→ GIVEN REQUEST
All entries are to be given again verbatim.

→ PROVIDED DATA
________________________________________

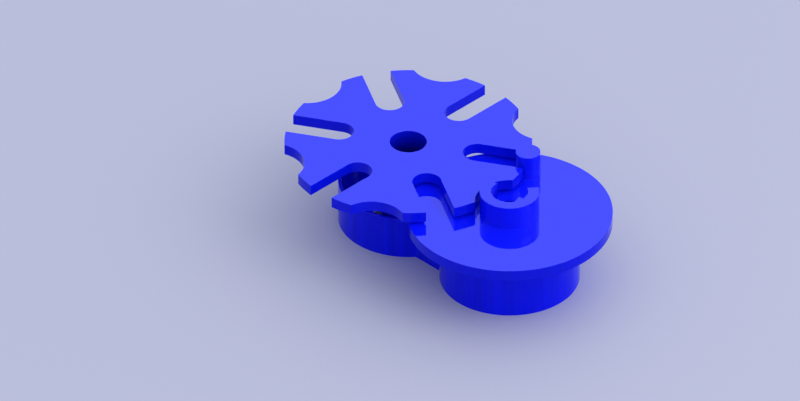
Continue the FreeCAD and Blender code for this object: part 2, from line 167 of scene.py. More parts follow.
class GenevaSizes(bpy.types.PropertyGroup):
    """Sizes that the frame's boxes don't tell."""
    play: length("Play", "Slot width beyond the pin, and lock arc beyond the hub", 1.8)
    edge: length("Edge", "Radius that breaks most edges", 0.03)
    small_edge: length("Small edge", "Radius that breaks the edges of bushes, washers and inserts", 0.12)
    tray_edge: length("Tray edge", "Radius on the tray's rim and ribs", 0.2)
    boss_edge: length("Boss edge", "Radius on the bosses over the inserts", 0.3)
    nut_edge: length("Nut edge", "Radius that breaks the edges of the lock nut", 0.3)
    post_edge: length("Post edge", "Radius on the top edges of the bearing posts", 0.4)
    post_fillet: length("Post fillet", "Radius where a post's tube meets its flange", 0.6)
    sleeve_edge: length("Sleeve edge", "Radius on the sleeves' lower ends", 0.35)
    facet: length("Facet", "Longest straight step along an arc", 0.7)
    bush_wall: length("Bush wall", "Wall of the bronze bushes", 2.0)
    bush_chamfer: length("Bush chamfer", "Chamfer at the bushes' plain ends", 0.4)
    gap: length("Fit gap", "Radial gap between pieces that fit", 0.05)
    loose_gap: length("Loose gap", "Radial gap at washers and through holes", 0.2)
    post_flange: length("Post flange", "Thickness of the bearing posts' flanges", 4.0)
    bush_flange: length("Bush flange", "Thickness of the bushes' flanges", 2.0)
    frame_wall: length("Frame wall", "Wall of the tray", 1.3)
    bridge_width: length("Bridge width", "Width of the tray between its lobes", 35.8)
    floor_fillet: length("Floor fillet", "Radius where the tray's wall meets its floor", 1.0)
    rib_height: length("Rib height", "Ribs above the floor", 5.0)
    rib_thickness: length("Rib thickness", "Thickness of the ribs", 1.3)
    rib_gap: length("Rib gap", "Gap between the ribs' ends and the bearing posts", 0.3)
    boss_wall: length("Boss wall", "Wall of the bosses round the inserts", 1.0)
    boss_cover: length("Boss cover", "Thickness of the bosses over the inserts", 1.6)
    key_width: length("Key width", "Width of the key between the locking hub and the disc", 3.0)
    groove_depth: length("Circlip groove", "Depth of the circlip grooves", 0.9)
    circlip_gap: length("Circlip gap", "Opening of the circlips", 5.0)
    circlip_taper: length("Circlip taper", "How far the circlips' outside comes in beside their ears", 1.5)
    plier_hole: length("Plier hole", "Diameter of the holes in the circlips' ears", 1.2)
    nut_slot_width: length("Nut slot width", "Width of the lock nut's spanner slots", 3.2)
    nut_slot_depth: length("Nut slot depth", "Depth of the lock nut's spanner slots", 1.6)
    post_screw: length("Post screw", "Thread diameter of the post screws", 2.5)
    post_screw_head: length("Post screw head", "Head diameter of the post screws", 4.5)
    hub_screw: length("Hub screw", "Thread diameter of the wheel's screws", 2.0)
    hub_screw_head: length("Hub screw head", "Head diameter of the wheel's screws", 3.8)
    insert_bore: length("Insert bore", "Core diameter of the threaded inserts", 2.5)
    coarse_pitch: length("Pin pitch", "Pitch of the pin's thread", 1.0)
    coarse_depth: length("Pin thread", "Depth of the pin's thread", 0.35)
    fine_pitch: length("Insert pitch", "Pitch of the inserts' threads", 0.5)
    fine_depth: length("Insert thread", "Depth of the inserts' threads", 0.25)


class GenevaFinish(bpy.types.PropertyGroup):
    """Colours, surface marks and painted shade."""
    blue: colour("Blue", "Colour of the wheel, disc, hub, pin and frame", (0.002, 0.006, 0.86))
    # The sides' blue is painted shade: the blue darkened for the wheel's and the disc's upright sides.
    side_blue: colour("Side blue", "Colour of the wheel's and the disc's sides", (0.002, 0.006, 0.72))
    bronze: colour("Bronze", "Colour of the bushes", (0.62, 0.36, 0.16))
    steel: colour("Steel", "Colour of washers, nuts and screws", (0.62, 0.63, 0.65))
    brass: colour("Brass", "Colour of the threaded inserts", (0.78, 0.57, 0.26))
    gloss: share("Gloss roughness", "Roughness of the blue finish", 0.012)
    glass_index: share("Index", "Refractive index of the blue finish", 1.47, 3.0)
    # Depth below a bore's mouth at which its painted shade is darkest
    painted_bore_shade_depth: length("Bore fade", "Depth at which a bore is darkest", 12.0)
    polish: share("Polish", "Specular level of the polished blue faces", 0.5)
    satin: share("Satin", "Specular level of the frame and of the plates' sides", 0.12)
    # Streak depths darken the colour of upright faces, as a random tone and as painted reflection streaks.
    streak: share("Frame streaks", "Depth of the upright streaks on the moulded frame", 0.48)
    side_streak: share("Plate streaks", "Depth of the streaks on the disc's side", 0.35)
    faint_streak: share("Faint streaks", "Depth of the streaks on the wheel's sides, hubs, posts and pin",
                        0.12)


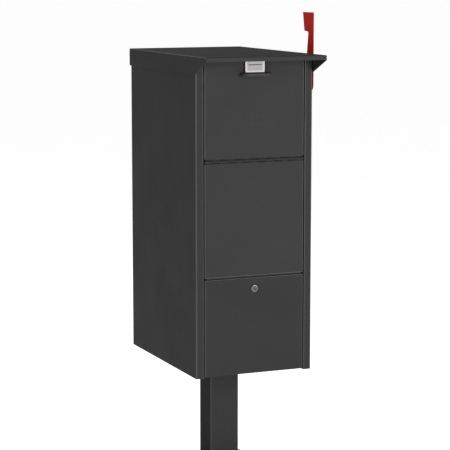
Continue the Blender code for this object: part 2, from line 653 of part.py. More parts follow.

________________________________________

→ SOLUTION FOR THIS EXERCISE
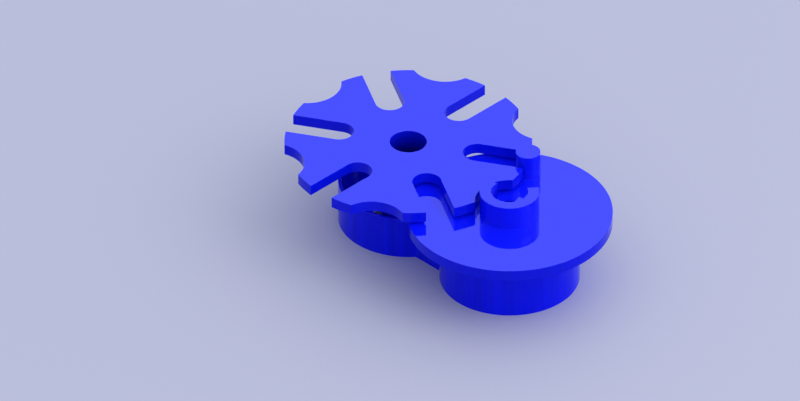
Continue the FreeCAD and Blender code for this object: part 2, from line 167 of scene.py. More parts follow.
class GenevaSizes(bpy.types.PropertyGroup):
    """Sizes that the frame's boxes don't tell."""
    play: length("Play", "Slot width beyond the pin, and lock arc beyond the hub", 1.8)
    edge: length("Edge", "Radius that breaks most edges", 0.03)
    small_edge: length("Small edge", "Radius that breaks the edges of bushes, washers and inserts", 0.12)
    tray_edge: length("Tray edge", "Radius on the tray's rim and ribs", 0.2)
    boss_edge: length("Boss edge", "Radius on the bosses over the inserts", 0.3)
    nut_edge: length("Nut edge", "Radius that breaks the edges of the lock nut", 0.3)
    post_edge: length("Post edge", "Radius on the top edges of the bearing posts", 0.4)
    post_fillet: length("Post fillet", "Radius where a post's tube meets its flange", 0.6)
    sleeve_edge: length("Sleeve edge", "Radius on the sleeves' lower ends", 0.35)
    facet: length("Facet", "Longest straight step along an arc", 0.7)
    bush_wall: length("Bush wall", "Wall of the bronze bushes", 2.0)
    bush_chamfer: length("Bush chamfer", "Chamfer at the bushes' plain ends", 0.4)
    gap: length("Fit gap", "Radial gap between pieces that fit", 0.05)
    loose_gap: length("Loose gap", "Radial gap at washers and through holes", 0.2)
    post_flange: length("Post flange", "Thickness of the bearing posts' flanges", 4.0)
    bush_flange: length("Bush flange", "Thickness of the bushes' flanges", 2.0)
    frame_wall: length("Frame wall", "Wall of the tray", 1.3)
    bridge_width: length("Bridge width", "Width of the tray between its lobes", 35.8)
    floor_fillet: length("Floor fillet", "Radius where the tray's wall meets its floor", 1.0)
    rib_height: length("Rib height", "Ribs above the floor", 5.0)
    rib_thickness: length("Rib thickness", "Thickness of the ribs", 1.3)
    rib_gap: length("Rib gap", "Gap between the ribs' ends and the bearing posts", 0.3)
    boss_wall: length("Boss wall", "Wall of the bosses round the inserts", 1.0)
    boss_cover: length("Boss cover", "Thickness of the bosses over the inserts", 1.6)
    key_width: length("Key width", "Width of the key between the locking hub and the disc", 3.0)
    groove_depth: length("Circlip groove", "Depth of the circlip grooves", 0.9)
    circlip_gap: length("Circlip gap", "Opening of the circlips", 5.0)
    circlip_taper: length("Circlip taper", "How far the circlips' outside comes in beside their ears", 1.5)
    plier_hole: length("Plier hole", "Diameter of the holes in the circlips' ears", 1.2)
    nut_slot_width: length("Nut slot width", "Width of the lock nut's spanner slots", 3.2)
    nut_slot_depth: length("Nut slot depth", "Depth of the lock nut's spanner slots", 1.6)
    post_screw: length("Post screw", "Thread diameter of the post screws", 2.5)
    post_screw_head: length("Post screw head", "Head diameter of the post screws", 4.5)
    hub_screw: length("Hub screw", "Thread diameter of the wheel's screws", 2.0)
    hub_screw_head: length("Hub screw head", "Head diameter of the wheel's screws", 3.8)
    insert_bore: length("Insert bore", "Core diameter of the threaded inserts", 2.5)
    coarse_pitch: length("Pin pitch", "Pitch of the pin's thread", 1.0)
    coarse_depth: length("Pin thread", "Depth of the pin's thread", 0.35)
    fine_pitch: length("Insert pitch", "Pitch of the inserts' threads", 0.5)
    fine_depth: length("Insert thread", "Depth of the inserts' threads", 0.25)


class GenevaFinish(bpy.types.PropertyGroup):
    """Colours, surface marks and painted shade."""
    blue: colour("Blue", "Colour of the wheel, disc, hub, pin and frame", (0.002, 0.006, 0.86))
    # The sides' blue is painted shade: the blue darkened for the wheel's and the disc's upright sides.
    side_blue: colour("Side blue", "Colour of the wheel's and the disc's sides", (0.002, 0.006, 0.72))
    bronze: colour("Bronze", "Colour of the bushes", (0.62, 0.36, 0.16))
    steel: colour("Steel", "Colour of washers, nuts and screws", (0.62, 0.63, 0.65))
    brass: colour("Brass", "Colour of the threaded inserts", (0.78, 0.57, 0.26))
    gloss: share("Gloss roughness", "Roughness of the blue finish", 0.012)
    glass_index: share("Index", "Refractive index of the blue finish", 1.47, 3.0)
    # Depth below a bore's mouth at which its painted shade is darkest
    painted_bore_shade_depth: length("Bore fade", "Depth at which a bore is darkest", 12.0)
    polish: share("Polish", "Specular level of the polished blue faces", 0.5)
    satin: share("Satin", "Specular level of the frame and of the plates' sides", 0.12)
    # Streak depths darken the colour of upright faces, as a random tone and as painted reflection streaks.
    streak: share("Frame streaks", "Depth of the upright streaks on the moulded frame", 0.48)
    side_streak: share("Plate streaks", "Depth of the streaks on the disc's side", 0.35)
    faint_streak: share("Faint streaks", "Depth of the streaks on the wheel's sides, hubs, posts and pin",
                        0.12)


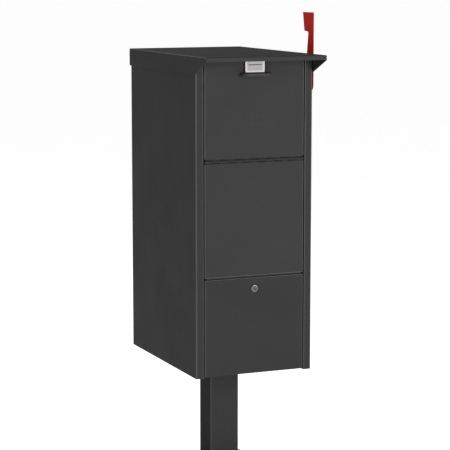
Continue the Blender code for this object: part 2, from line 653 of part.py. More parts follow.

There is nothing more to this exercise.